Here’s a little DIY project which will enhance your windows so much, you’ll want to take down all of your curtains!
You’ll be surprised at how easy this DIY farmhouse window trim actually is easy to do! There aren’t really any angles to cut and it looks so pretty when it’s done.
How many boards you will need will depend on the size of your window. The size boards you use for your window will also depend on your taste. If you like a larger apron or taller header, then alter your shopping list accordingly.
Here is how all those different sized boards will be applied to the window.
1. The first thing you have to do is take off the molding you are replacing. Do this CAREFULLY, so as not to damage your walls!
2. While you have the moulding off it would be a good time to grab some spray foam insulation and fill in any gaps between the window and the drywall. Wait for it to fully expand and dry and then cut any that may have expanded beyond the drywall.

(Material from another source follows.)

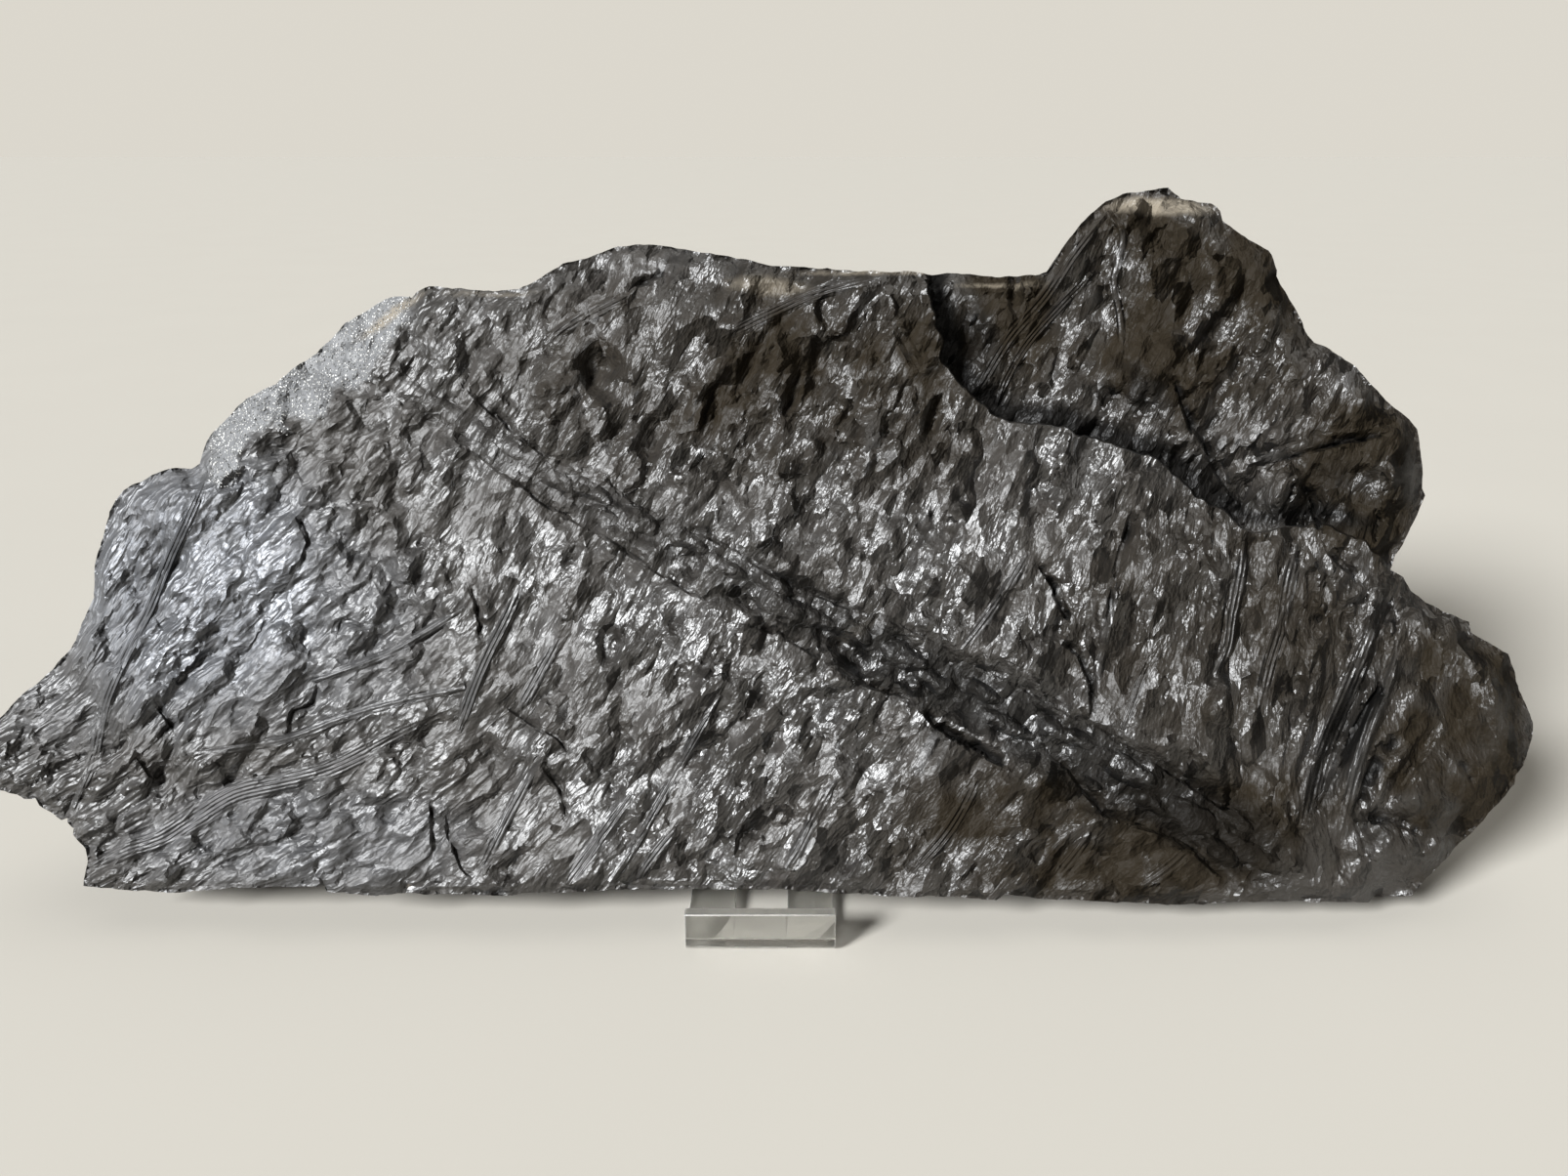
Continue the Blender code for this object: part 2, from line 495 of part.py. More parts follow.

3. The first piece of wood to put up is the apron. This piece will be cut to the width of your window plus the width of your two side pieces. This is seriously important in order to avoid an extra trip to the lumber yard at Meeks! Make sure it is flush with the portion of the window that the sill will sit on or you will have a wobbly sill. I used a nail compressor and brad nailer (but if you don’t have these, a hammer and nails or a screwdriver and wood screws will do) to shoot this in and that part was done. Note: If that sentence made you uncomfortable, have someone who is familiar with woodworking assist!! Never be afraid to confess your limitations…
4. The window sill will sit under the side moldings, so that comes next. This is the only tricky cut in the entire project. You need to measure the inside width of the window where you want the sill to sit in. Then the “wings” on either side will be the remaining width to the end of the apron. The side molding will hide SOME level of mistakes on this cut but do your best.

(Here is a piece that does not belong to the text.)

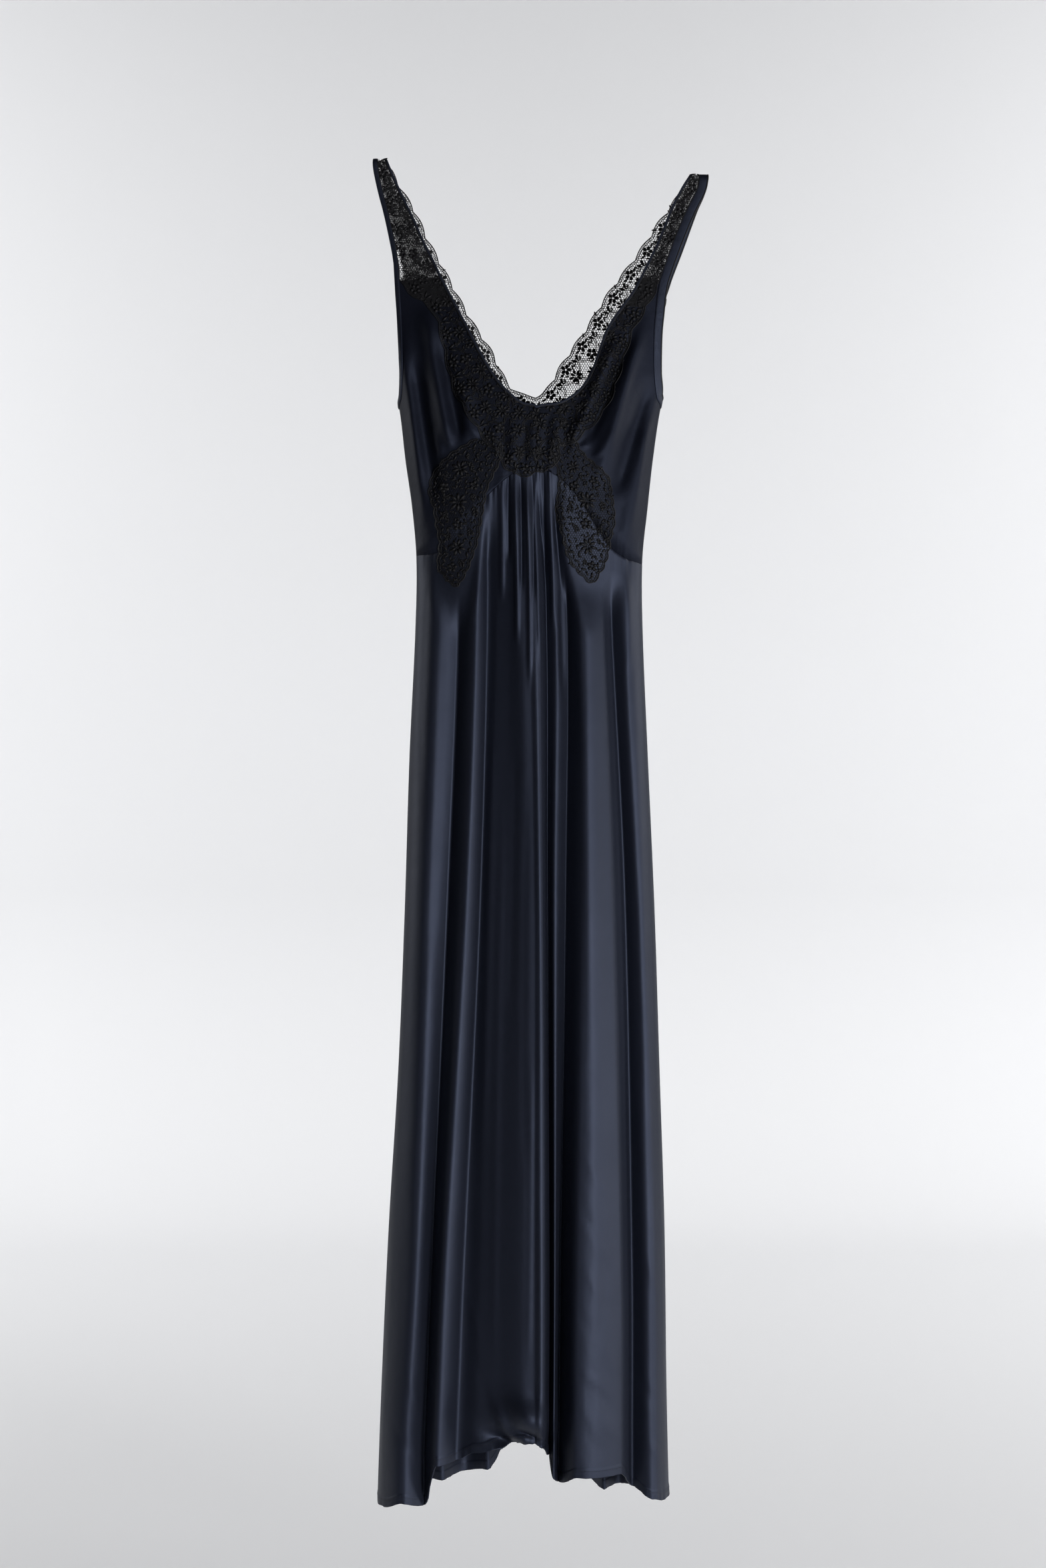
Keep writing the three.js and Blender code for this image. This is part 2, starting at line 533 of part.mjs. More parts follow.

5. Now put this piece in place and nail it straight into the apron. Note: You could skip the sill if your window can’t support it. If that is the case, you would just set the side trim directly on top of the apron.
6. Now, you are ready for the side pieces. For this look, the pieces will only go to the top of the window so you can place the next piece straight across the top.

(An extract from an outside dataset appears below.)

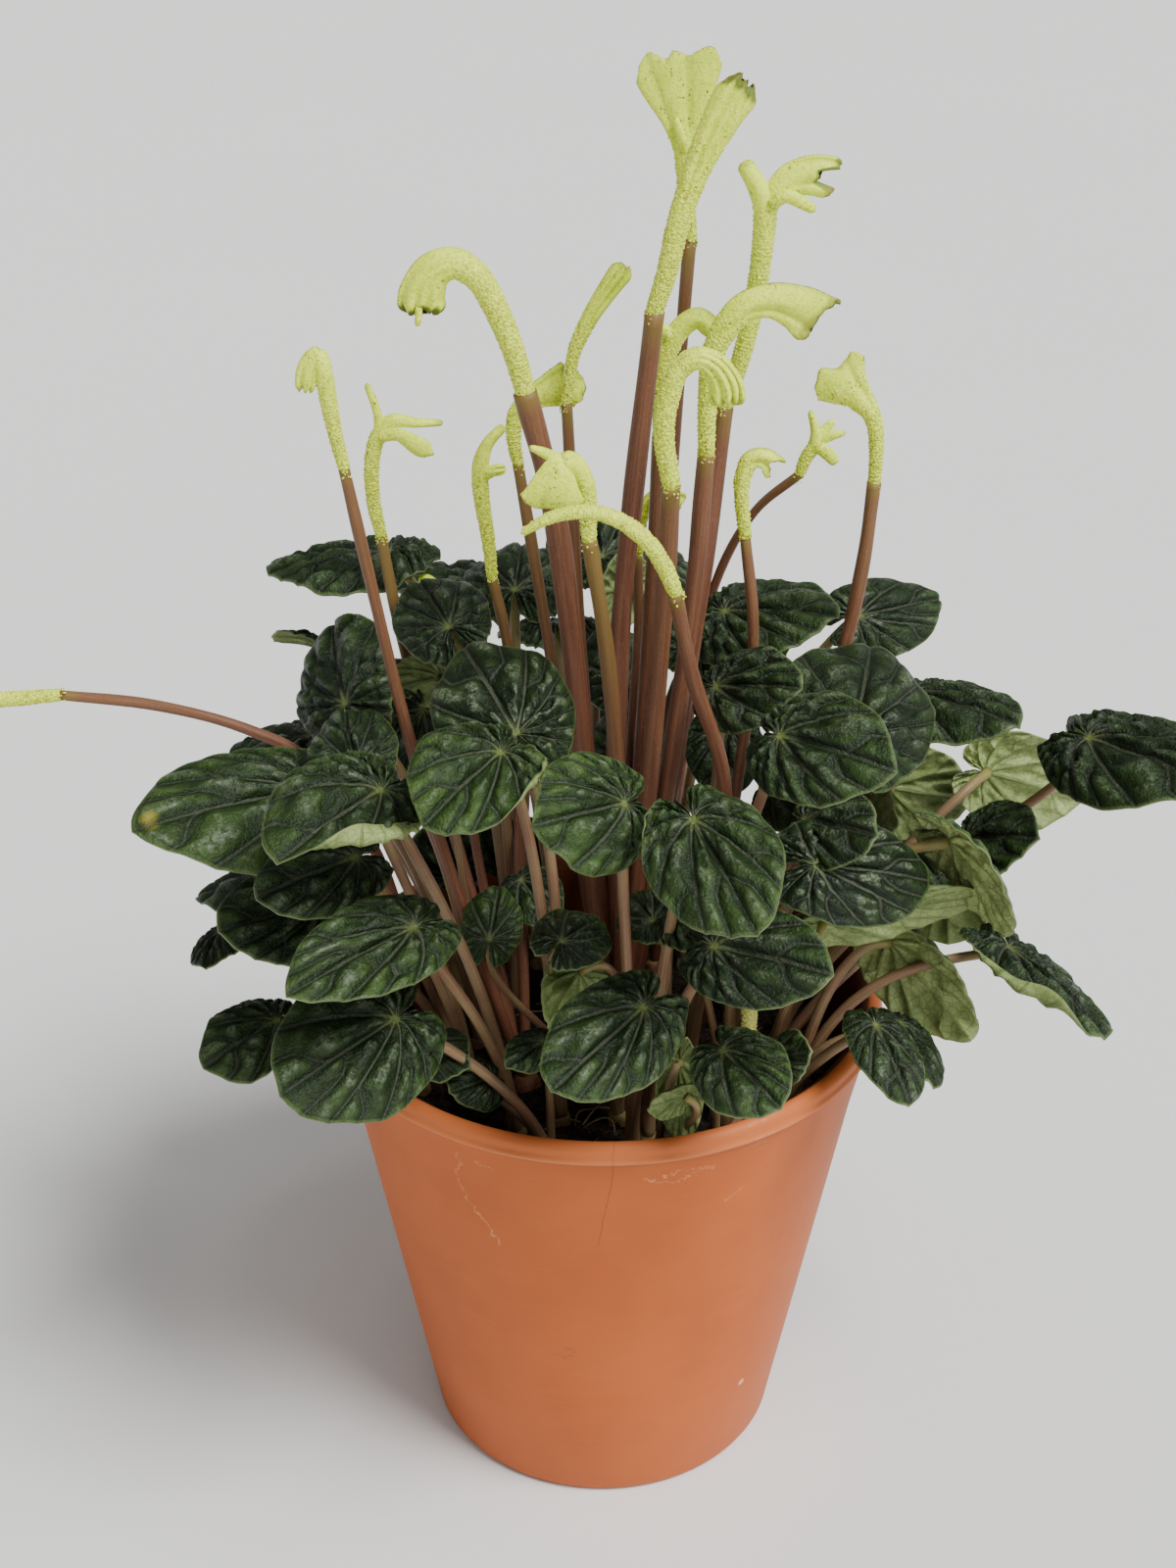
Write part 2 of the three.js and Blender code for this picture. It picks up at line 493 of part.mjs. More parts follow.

7. The first 1×2 is placed sitting on the side molding. You will have to turn it on its side so the one-inch portion is facing you. I wanted a very small overhang with this piece so I only cut it a 1/2″ longer than the width of the side moldings so there is only 1/4″ overhang on either side. This is just a preference so please cut it for the overhang you prefer.
8. The 1×4 header comes next and you will want to line that up so it is even with the side moldings.
9. The 1×2 will be right on top of the header and the 1×3 will be on top of that. I nailed these pieces to each other before I added them to the window. Make sure your nails aren’t longer than the sum of your wood or you will nail them into your work surface. Put a little wood glue between these pieces before joining them.
10. Cut the 1×2, 1″ longer than the header and the 1×3 1″ longer than the 1×2. So there will be a 1/2″ overhang on each side making a beautiful stacked look.
11. Nail the stacked top straight into the wall. Be sure to find studs and be sure your nails are long enough to make it through the 1×2.
This is how my larger window turned out. Luckily it’s just under 8′ long so I could use single boards instead of having a seam. If you have a window over 8′ you could use two boards and hide the seam with joint compound or caulk, or buy 12′ boards.
I am sure this will add detail and character to your windows. And dramatically frame the view of your Beautiful Tahoe outdoors!